**TASK DIRECTIONS**
Please restate, exactly as written, the lines running from the beginning of the material through the line that has "return made" in it.

▼

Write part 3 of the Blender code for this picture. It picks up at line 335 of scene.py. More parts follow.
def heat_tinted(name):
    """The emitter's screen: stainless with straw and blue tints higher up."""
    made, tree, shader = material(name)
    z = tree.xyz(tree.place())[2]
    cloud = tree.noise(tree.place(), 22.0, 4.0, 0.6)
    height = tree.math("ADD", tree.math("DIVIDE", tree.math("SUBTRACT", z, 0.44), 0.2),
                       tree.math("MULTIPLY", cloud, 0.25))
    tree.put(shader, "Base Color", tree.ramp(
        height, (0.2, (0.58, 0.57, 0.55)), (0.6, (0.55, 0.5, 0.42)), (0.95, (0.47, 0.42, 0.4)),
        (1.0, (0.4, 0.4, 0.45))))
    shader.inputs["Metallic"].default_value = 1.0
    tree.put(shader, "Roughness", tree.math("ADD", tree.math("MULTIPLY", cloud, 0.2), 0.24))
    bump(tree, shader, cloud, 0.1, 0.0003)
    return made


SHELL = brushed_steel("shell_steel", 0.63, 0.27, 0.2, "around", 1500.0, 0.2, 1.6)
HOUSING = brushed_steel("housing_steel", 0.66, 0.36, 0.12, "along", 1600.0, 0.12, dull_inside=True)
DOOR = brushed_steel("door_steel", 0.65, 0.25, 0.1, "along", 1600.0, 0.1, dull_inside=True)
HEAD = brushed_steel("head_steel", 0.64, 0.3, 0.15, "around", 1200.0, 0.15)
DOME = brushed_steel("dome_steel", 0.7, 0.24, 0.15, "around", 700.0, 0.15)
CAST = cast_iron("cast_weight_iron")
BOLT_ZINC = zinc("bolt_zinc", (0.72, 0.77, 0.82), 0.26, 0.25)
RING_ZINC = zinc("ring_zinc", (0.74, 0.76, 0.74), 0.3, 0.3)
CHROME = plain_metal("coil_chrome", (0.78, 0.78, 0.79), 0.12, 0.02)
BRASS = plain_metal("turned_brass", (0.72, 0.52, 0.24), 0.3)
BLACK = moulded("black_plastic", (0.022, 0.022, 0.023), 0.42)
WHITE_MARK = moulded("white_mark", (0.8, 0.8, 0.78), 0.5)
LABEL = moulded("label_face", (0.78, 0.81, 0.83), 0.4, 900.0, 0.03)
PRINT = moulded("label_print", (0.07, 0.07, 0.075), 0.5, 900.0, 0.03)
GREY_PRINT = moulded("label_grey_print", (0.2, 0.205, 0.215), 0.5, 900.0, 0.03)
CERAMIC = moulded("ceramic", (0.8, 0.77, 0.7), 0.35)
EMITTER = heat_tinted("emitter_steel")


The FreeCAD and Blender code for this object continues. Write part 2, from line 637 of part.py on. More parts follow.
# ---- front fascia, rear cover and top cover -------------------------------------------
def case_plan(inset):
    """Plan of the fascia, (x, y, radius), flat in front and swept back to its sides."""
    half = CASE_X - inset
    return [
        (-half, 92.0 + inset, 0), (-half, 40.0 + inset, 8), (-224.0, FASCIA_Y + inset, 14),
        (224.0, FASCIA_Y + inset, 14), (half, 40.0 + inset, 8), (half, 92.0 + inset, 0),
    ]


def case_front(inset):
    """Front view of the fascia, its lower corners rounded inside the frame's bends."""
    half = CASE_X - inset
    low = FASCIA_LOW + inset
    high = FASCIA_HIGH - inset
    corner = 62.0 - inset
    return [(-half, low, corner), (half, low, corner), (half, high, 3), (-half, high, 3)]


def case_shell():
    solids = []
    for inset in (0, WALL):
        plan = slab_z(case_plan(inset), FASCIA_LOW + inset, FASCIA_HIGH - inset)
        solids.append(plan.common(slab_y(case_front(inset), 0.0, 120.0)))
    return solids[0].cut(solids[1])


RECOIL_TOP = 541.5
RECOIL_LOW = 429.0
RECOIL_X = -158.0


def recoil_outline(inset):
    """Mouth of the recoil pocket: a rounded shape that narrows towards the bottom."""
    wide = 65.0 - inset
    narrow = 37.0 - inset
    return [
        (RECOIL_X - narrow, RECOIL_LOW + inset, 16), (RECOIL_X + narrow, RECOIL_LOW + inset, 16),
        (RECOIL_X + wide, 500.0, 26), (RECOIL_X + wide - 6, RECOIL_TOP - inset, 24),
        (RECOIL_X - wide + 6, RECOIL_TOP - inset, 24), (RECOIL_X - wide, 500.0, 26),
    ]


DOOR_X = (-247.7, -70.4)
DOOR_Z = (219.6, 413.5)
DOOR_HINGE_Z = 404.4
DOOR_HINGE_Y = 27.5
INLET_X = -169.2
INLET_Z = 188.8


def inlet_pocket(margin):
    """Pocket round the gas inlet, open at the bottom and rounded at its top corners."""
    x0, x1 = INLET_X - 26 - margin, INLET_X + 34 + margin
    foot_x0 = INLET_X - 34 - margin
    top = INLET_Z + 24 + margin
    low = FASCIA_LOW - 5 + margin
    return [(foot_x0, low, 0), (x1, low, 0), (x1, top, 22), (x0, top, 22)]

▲

**WRITTEN SOLUTION**
Write part 3 of the Blender code for this picture. It picks up at line 335 of scene.py. More parts follow.
def heat_tinted(name):
    """The emitter's screen: stainless with straw and blue tints higher up."""
    made, tree, shader = material(name)
    z = tree.xyz(tree.place())[2]
    cloud = tree.noise(tree.place(), 22.0, 4.0, 0.6)
    height = tree.math("ADD", tree.math("DIVIDE", tree.math("SUBTRACT", z, 0.44), 0.2),
                       tree.math("MULTIPLY", cloud, 0.25))
    tree.put(shader, "Base Color", tree.ramp(
        height, (0.2, (0.58, 0.57, 0.55)), (0.6, (0.55, 0.5, 0.42)), (0.95, (0.47, 0.42, 0.4)),
        (1.0, (0.4, 0.4, 0.45))))
    shader.inputs["Metallic"].default_value = 1.0
    tree.put(shader, "Roughness", tree.math("ADD", tree.math("MULTIPLY", cloud, 0.2), 0.24))
    bump(tree, shader, cloud, 0.1, 0.0003)
    return made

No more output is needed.